Mit dem Wort „Hölle“ wird das hebräische Wort „Scheol“ und das griechische Wort „Hades“ übersetzt. Petrus zeigte, daß diese beiden Wörter dasselbe bedeuten, indem er den Ausdruck Hades (Apg. 2:27) gebrauchte, als er aus Psalm 16:10 zitierte, wo das Wort Scheol vorkommt. Diese Wörter lassen nicht den Gedanken an einen feurigen Ort der Qual aufkommen. Martin Luther übersetzte Scheol mit „Hölle“, „Grab“, „Grube“, „bei den Toten“ und „Tod“. In Hiob 14:13 gibt diese Übersetzung Scheol mit „Hölle“ wieder, während die King James Version „Grab“ sagt.
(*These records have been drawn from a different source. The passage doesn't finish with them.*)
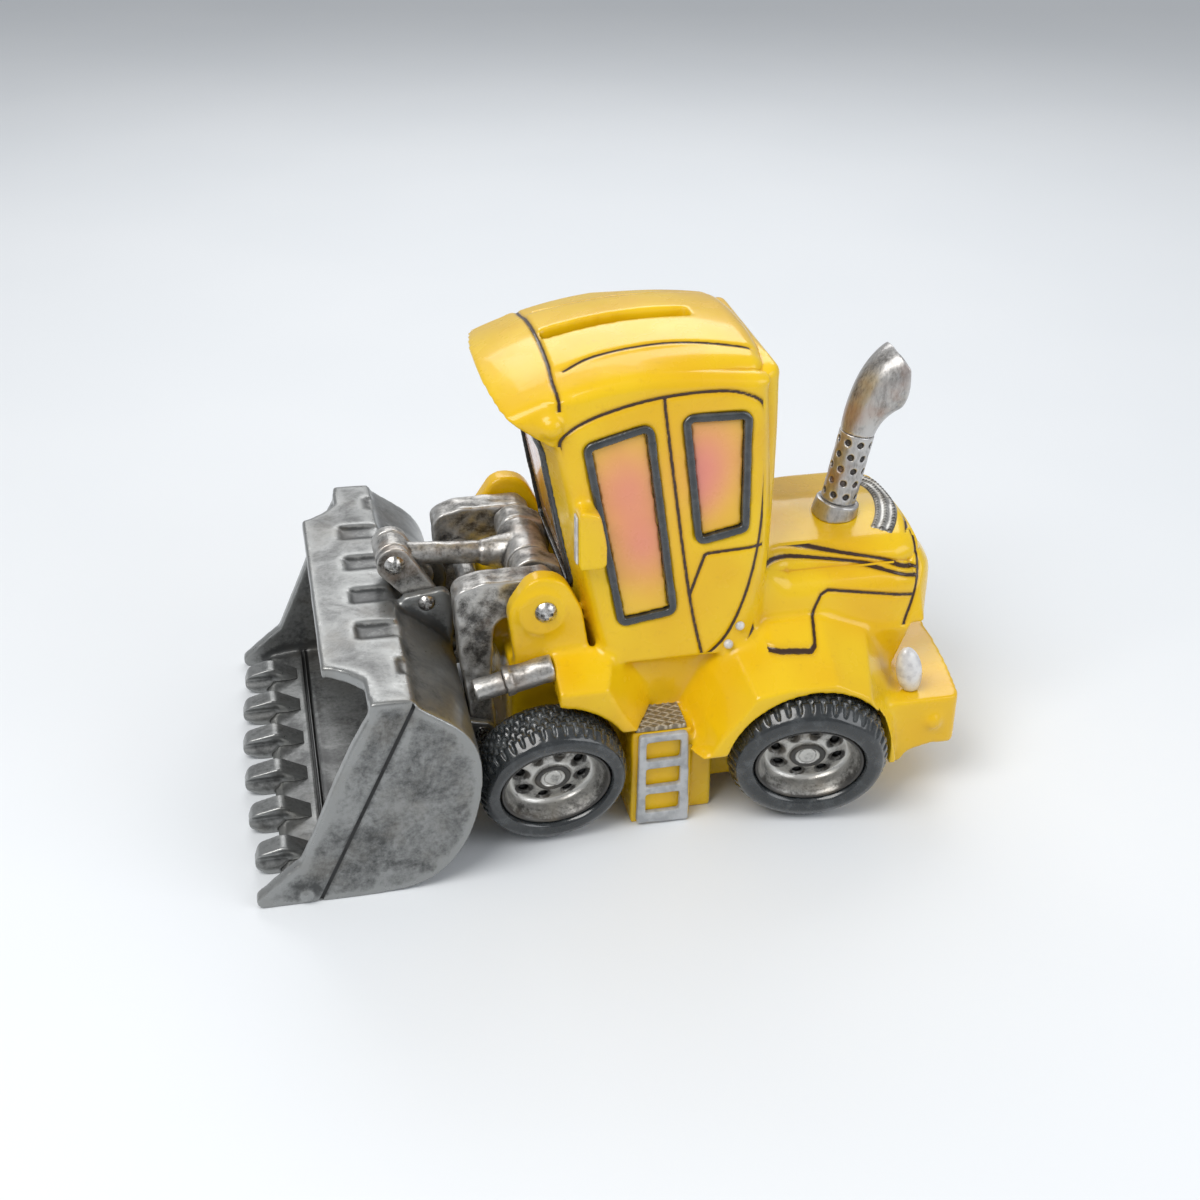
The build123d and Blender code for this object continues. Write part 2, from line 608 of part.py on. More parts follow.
def lever_screw_part():
    shank = rod_y(LEVER_PIN, LEVER_PIN_R, -LEVER_EAR_Y[1], LEVER_EAR_Y[1])
    return shank + both_sides(screw_head(LEVER_PIN, 1.9, 1.1, LEVER_EAR_Y[1]))


# ---------------------------------------------------------------- exhaust
EXHAUST_BASE = (-56.6, 6.0, 56.4)
EXHAUST_LEAN = 11.0


def exhaust_frame():
    return Pos(*EXHAUST_BASE) * Rot(0, -EXHAUST_LEAN, 0)


def exhaust_collar_part(hood):
    collar = Pos(0, 0, 1.0) * Cone(5.8, 5.0, 7.0)
    return exhaust_frame() * collar - hood_block(0)


def exhaust_sleeve_part():
    sleeve = Pos(0, 0, 12.9) * Cylinder(4.0, 16.8)
    for row in range(5):
        for i in range(8):
            turn = 45.0 * (i + 0.5 * (row % 2))
            hole = Pos(4.0, 0, 6.6 + row * 3.2) * Rot(0, 90, 0) * Cylinder(0.75, 1.6)
            sleeve -= Rot(0, 0, turn) * hole
    return exhaust_frame() * sleeve


def horn(shrink):
    stations = ((-60.65, 77.3, 3.9, 11), (-61.9, 81.6, 4.5, 22), (-65.0, 86.8, 6.0, 43), (-71.0, 91.6, 7.4, 55))
    rings = []
    for x, z, radius, lean in stations:
        tilt = radians(lean)
        plane = Plane(origin=(x, EXHAUST_BASE[1], z), x_dir=(0, 1, 0), z_dir=(-sin(tilt), 0, cos(tilt)))
        rings.append(plane * Circle(radius - shrink))
    return loft(rings)


def exhaust_outlet_part():
    outer = horn(0) - block((-90, -69.4), (-20, 20), (60, 110))
    bore = horn(0.9) & block((-90, -40), (-20, 20), (79.5, 110))
    return outer - bore - exhaust_sleeve_envelope()


def exhaust_sleeve_envelope():
    return exhaust_frame() * Pos(0, 0, 12.9) * Cylinder(4.0, 16.8)


# ---------------------------------------------------------------- small body parts
GRILLE_CENTRE = (-45.6, 0.0)


def grille_part():
    ring = Pos(*GRILLE_CENTRE) * (Circle(27.8) - Circle(22.1))
    wedge = make_face(Polyline(GRILLE_CENTRE, (-80, 23.5), (-80, -23.5), close=True))
    prism = plan_slab(ring & wedge, 50, 70)
    return (prism & (Pos(0, 0, 0.8) * hood_block(0))) - hood_block(0)


def mirror_housing_part(cab_outer):
    face = outline([(8.2, 77.3, 1.2), (3.6, 75.8, 1.4), (2.3, 69.1, 1.5), (2.3, 63.4, 1.0), (8.2, 63.4, 0.6)])
    shell = side_slab(face, 26.5, 32.8)
    return (shell - cab_outer).solids().sort_by(SortBy.VOLUME)[-1]


def mirror_glass_part():
    return block((8.2, 8.7), (29.2, 31.6), (64.6, 75.4))


def tail_lamp_part(hood, bumper, fender):
    lamp = Pos(-67.0, 33.8, 30.6) * Rot(0, 12, 0) * scale(Sphere(1), by=(3.0, 2.4, 6.2))
    lamp -= block((-80, -50), (20, 50), (10, 25.3))
    return (lamp - hood - fender).solids().sort_by(SortBy.VOLUME)[-1]


def dome_studs_part(roof, cab):
    upper = stud((12.6, 27.5, 93.6), 2.4, 1.2, 2.5) - roof - cab
    lower = stud((-72.1, 38.6, 19.2), 2.4, 1.3, 0.5) - block((-76, -68), (36, 38.6), (15, 24))
    studs = upper.solids().sort_by(SortBy.VOLUME)[-1] + lower
    return Compound(children=[solid for solid in both_sides(studs).solids()])


def rivets_part(cab_outer, fender):
    rivets = Pos(-28.0, 29.9, 44.6) * Sphere(1.1) + Pos(-25.4, 30.6, 40.6) * Sphere(1.1)
    rivets = rivets - cab_outer - fender - block((-60, 0), (0, CHASSIS_HALF), (0, DECK_Z))
    return Compound(children=[solid for solid in both_sides(rivets).solids()])


# ---------------------------------------------------------------- the whole loader
def build():
    parts = {}
    cab_outer = cab_block(0)
    parts["chassis"] = chassis = chassis_part()
    parts["cab_roof"] = roof = roof_part()
    parts["cab_shell"] = cab_shell_part(chassis, roof)
    parts["engine_hood"] = hood = hood_part(cab_outer)
    parts["rear_bumper"] = bumper = bumper_part(chassis, hood)
    front_fender = front_fender_part(cab_outer, chassis)
    rear_fender = rear_fender_part(cab_outer, hood, bumper, chassis)

    for group, name in (("side", "side_window"), ("windscreen", "windscreen"), ("rear", "rear_window")):
        parts[name + "_pane"] = window_pane(group)
        parts[name + "_gasket"] = window_gasket(group)

    front = wheel_parts(FRONT_WHEEL)
    rear = wheel_parts(REAR_WHEEL)
    left_pieces = {
        "front_fender": front_fender,
        "rear_fender": rear_fender,
        "arm_bracket": bracket_part(),
        "ladder": ladder_part(),
        "tyre_front": front[0],
        "tyre_rear": rear[0],
        "rim_front": front[1],
        "rim_rear": rear[1],
        "loader_arm": arm_part(),
        "bucket_side": side_plate_part(),
    }
    for name, shape in left_pieces.items():
        parts[name + "_left"] = shape
        parts[name + "_right"] = other_side(shape)

    paired = {
        "hub_caps": front[2] + rear[2],
        "step_treads": step_tread_part() - ladder_part(),
        "tilt_yokes": tilt_yoke_part(chassis),
        "bracket_screws": bracket_screw_part(),
        "lift_cylinder_barrels": lift_cylinder("barrel") - chassis,
        "lift_cylinder_rods": lift_cylinder("rod"),
        "mirror_housings": mirror_housing_part(cab_outer) - parts["side_window_gasket"],
        "mirror_glasses": mirror_glass_part(),
        "tail_lamps": tail_lamp_part(hood, bumper, rear_fender),
        "bucket_pivot_pins": bucket_pin_part(),
        "lever_plates": lever_part(),
        "bucket_side_bolts": stud((70.0, BUCKET_HALF + 0.3, 2.4), 1.6, 0.8, 0.3),
    }
    for name, shape in paired.items():
        parts[name] = Compound(children=[s for s in shape.solids()] + [s for s in other_side(shape).solids()])

    parts["stopper_plug"] = stopper_part()
    parts["cross_shaft"] = cross_shaft_part()
    parts["arm_cross_tube"] = arm_tube_part()
    parts["tilt_rod"] = tilt_rod_part()
    parts["rod_pin_screw"] = rod_screw_part()
    parts["lever_pivot_screw"] = lever_screw_part()
    parts["exhaust_collar"] = exhaust_collar_part(hood)
    parts["exhaust_sleeve"] = exhaust_sleeve_part() - parts["exhaust_collar"]
    parts["exhaust_outlet"] = exhaust_outlet_part()
    parts["hood_grille"] = grille_part()
    parts["dome_studs"] = dome_studs_part(roof, cab_outer)
    parts["side_rivets"] = rivets_part(cab_outer, rear_fender)
    parts["bucket_shell"] = bucket_shell_part()
    parts["cutting_edge"] = cutting_edge_part()
    teeth = [tooth_part((k - (TOOTH_COUNT - 1) / 2) * TOOTH_PITCH) for k in range(TOOTH_COUNT)]
    parts["bucket_teeth"] = Compound(children=[s for tooth in teeth for s in (tooth - parts["cutting_edge"]).solids()])
    parts["bucket_ears"] = bucket_ears_part()
    return parts


def main():
    os.makedirs("parts", exist_ok=True)
    for name, shape in build().items():
        export_step(shape, "parts/" + name + ".step")


if __name__ == "__main__":
    main()
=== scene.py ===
"""Looks for the toy front loader coin bank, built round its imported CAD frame.

The yellow body is one glossy resin casting with engraved, brown-washed lines. The bucket and its
linkage are antiqued silver, the tyres are gloss black, and the windows are airbrushed.
"""

import math

import bpy
import numpy as np
from mathutils import Matrix, Vector
from mathutils.bvhtree import BVHTree


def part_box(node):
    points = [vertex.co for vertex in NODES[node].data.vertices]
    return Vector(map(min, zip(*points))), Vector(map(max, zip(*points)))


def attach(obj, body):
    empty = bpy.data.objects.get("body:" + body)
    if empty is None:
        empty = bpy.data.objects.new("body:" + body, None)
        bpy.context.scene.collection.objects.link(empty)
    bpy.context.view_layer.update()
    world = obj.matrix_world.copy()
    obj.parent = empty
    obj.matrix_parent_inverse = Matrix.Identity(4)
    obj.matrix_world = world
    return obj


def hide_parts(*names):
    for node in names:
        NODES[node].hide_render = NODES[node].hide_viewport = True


MM = 0.001
CAST_EDGE_ROUNDS = 5                # smoothing rounds that tell a small casting's edges from its flats
FAR = 3.0                    # distance in mm at which an engraved line no longer shows
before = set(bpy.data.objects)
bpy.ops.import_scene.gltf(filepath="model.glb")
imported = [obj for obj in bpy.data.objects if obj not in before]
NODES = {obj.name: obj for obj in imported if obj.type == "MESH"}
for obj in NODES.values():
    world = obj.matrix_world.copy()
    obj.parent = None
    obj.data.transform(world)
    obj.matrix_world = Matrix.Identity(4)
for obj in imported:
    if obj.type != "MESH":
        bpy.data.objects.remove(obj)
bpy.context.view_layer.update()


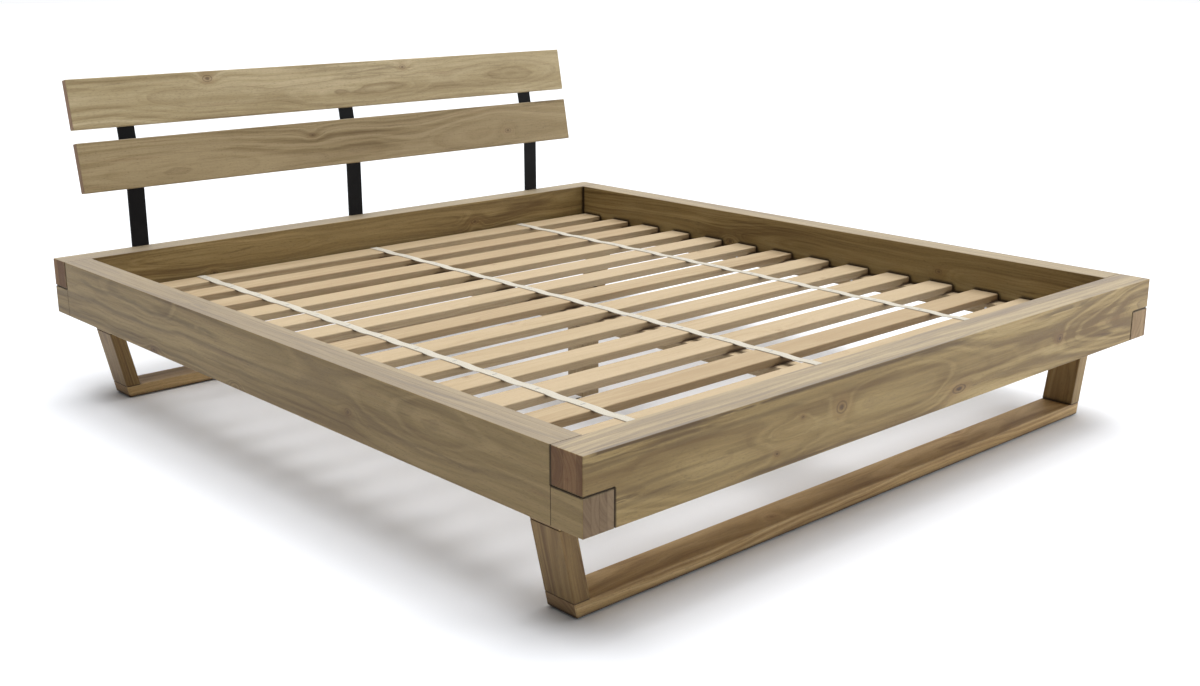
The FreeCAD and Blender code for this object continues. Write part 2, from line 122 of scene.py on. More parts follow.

Die Tatsache, daß hier gesagt wird, Hiob habe darum gebetet, in der Hölle verborgen zu werden, ist ein weiterer Beweis dafür, daß die Hölle nicht ein Ort der Qual, sondern das gemeinsame Grab der Menschen ist.
Bei einer näheren Prüfung der mit „Hölle“ wiedergegebenen Bibelwörter und ihrer Anwendung, stellen wir fest, daß sie sich nicht auf einen feurigen Ort ewiger Qual für „verdammte Seelen“ beziehen. Da die Hölle das gemeinsame Grab der Menschheit ist, befinden sich dort nur Tote. Offenbarung 20:13 spricht davon, daß die Hölle die Toten, die in ihr seien, herausgäbe. Das gemeinsame Grab der Menschheit, in das alle Menschen zufolge der Sünde Adams kommen, ist in Wirklichkeit die Bibelhölle, aus der unzählige der schlafenden Toten hervorkommen und wieder zum Leben gebracht werden. — Joh. 5:28, 29.